19/07/06

Philip Roth

"Nem todos tiveram a sorte de nascer judeus, não é? Portanto vamos lá, um bocadinho de rachmones para com os menso afortunados, está bem? Porque eu estou farto e mais que farto dos goyische isto e dos goyische aquilo! Se é mau, foram os goyim, se é bom foram os judeus! Não vêem, meus queridos pais, que me geraram não sei bem como, que essa maneira de pensar é um tanto ou quanto bárbara? Que assim estão simplesmente a exprimir o vosso medo? A primeira distinção que aprendi convosco, tenho a certeza, não foi a distinção entre a noite e o dia, ou entre o calor e o frio, mas entre goyische e judeu!
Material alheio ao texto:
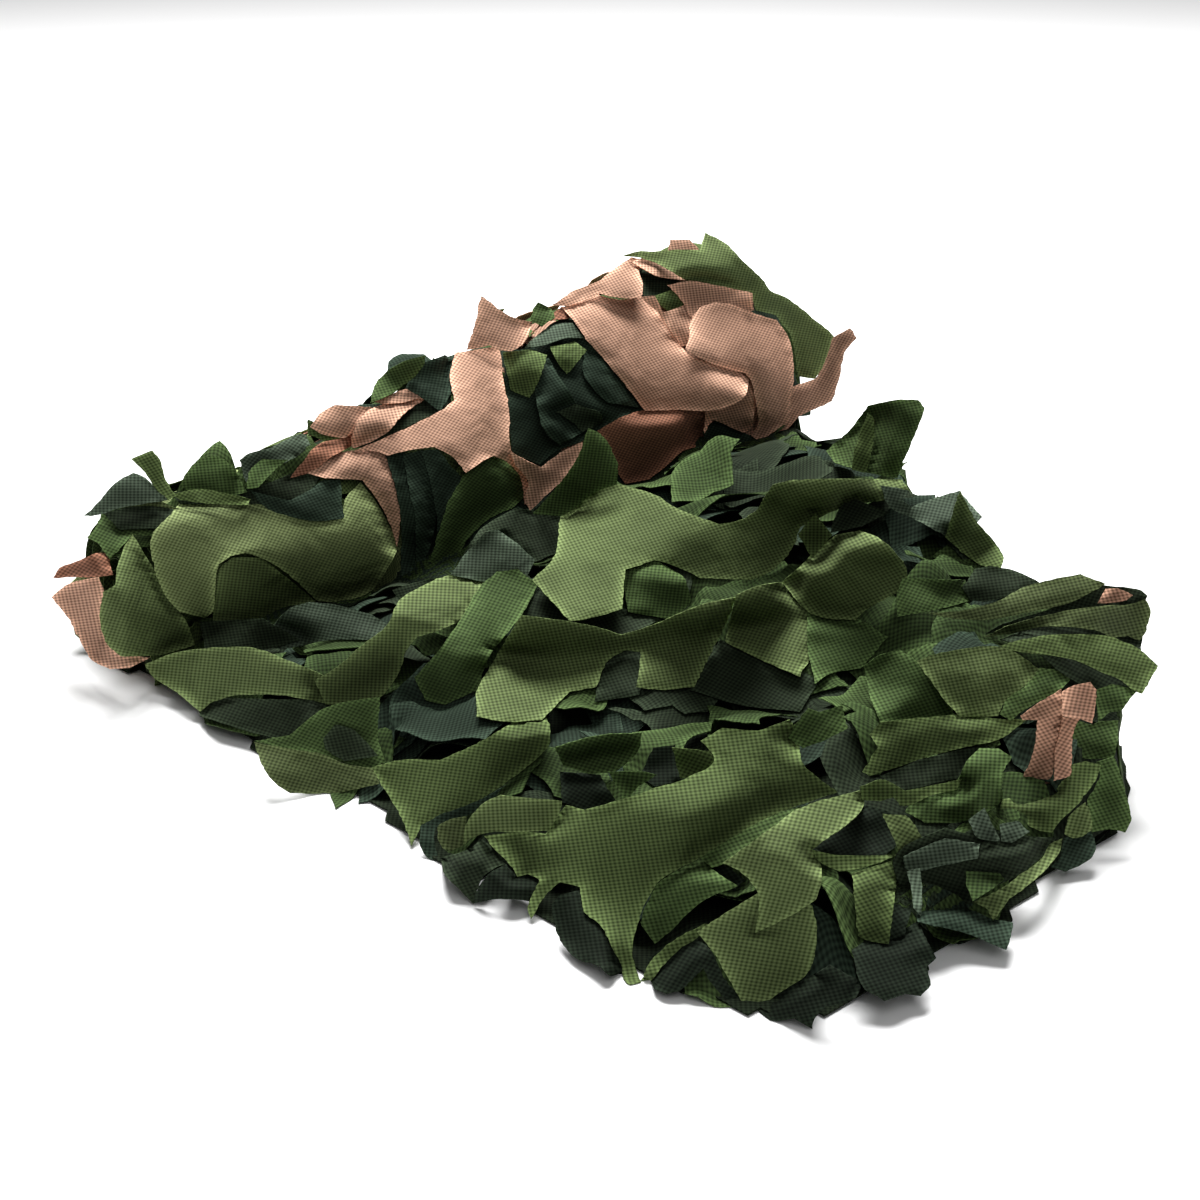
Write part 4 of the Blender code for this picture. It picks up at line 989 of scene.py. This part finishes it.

Mas agora descubro, meus queridos pais, parentes e amigos que aqui se reuniram para comemorar o evento do meu bar mitzvah, descubro, sim, meus palermas, meus palermas de espírito tacanho! - oh, como eu vos detesto pela tacanhez do vosso espírito judeu! e a si também, Rabi Sílaba, que pela última vez na vida acaba de me mandar ao café da esquina comprar outro maço de cigarros Pall Mall, com que você empesta os lugares por onde passa, não sei se já alguém lhe disse - descubro que a vida afinal não se resume ao conteúdo dessas duas categorias inúteis e repugnantes! E em vez de se lamentarem por aquele que virou as costas à saga do seu povo, porque é que não choram antes pelas vossas tristes pessoas, sempre a sorver essa uva azeda da religião! Judeu, judeu, judeu, judeu, judeu, judeu! Já não posso mais com a saga dos judeus martirizados! Por isso faz-me um favor, meu povo martirizado: vai à merda mais a tua herança de martírio! - é que eu por acaso também sou um ser humano!"

in O Complexo de Portnoy, de Philip Roth - judeu, para o contentamento de todos.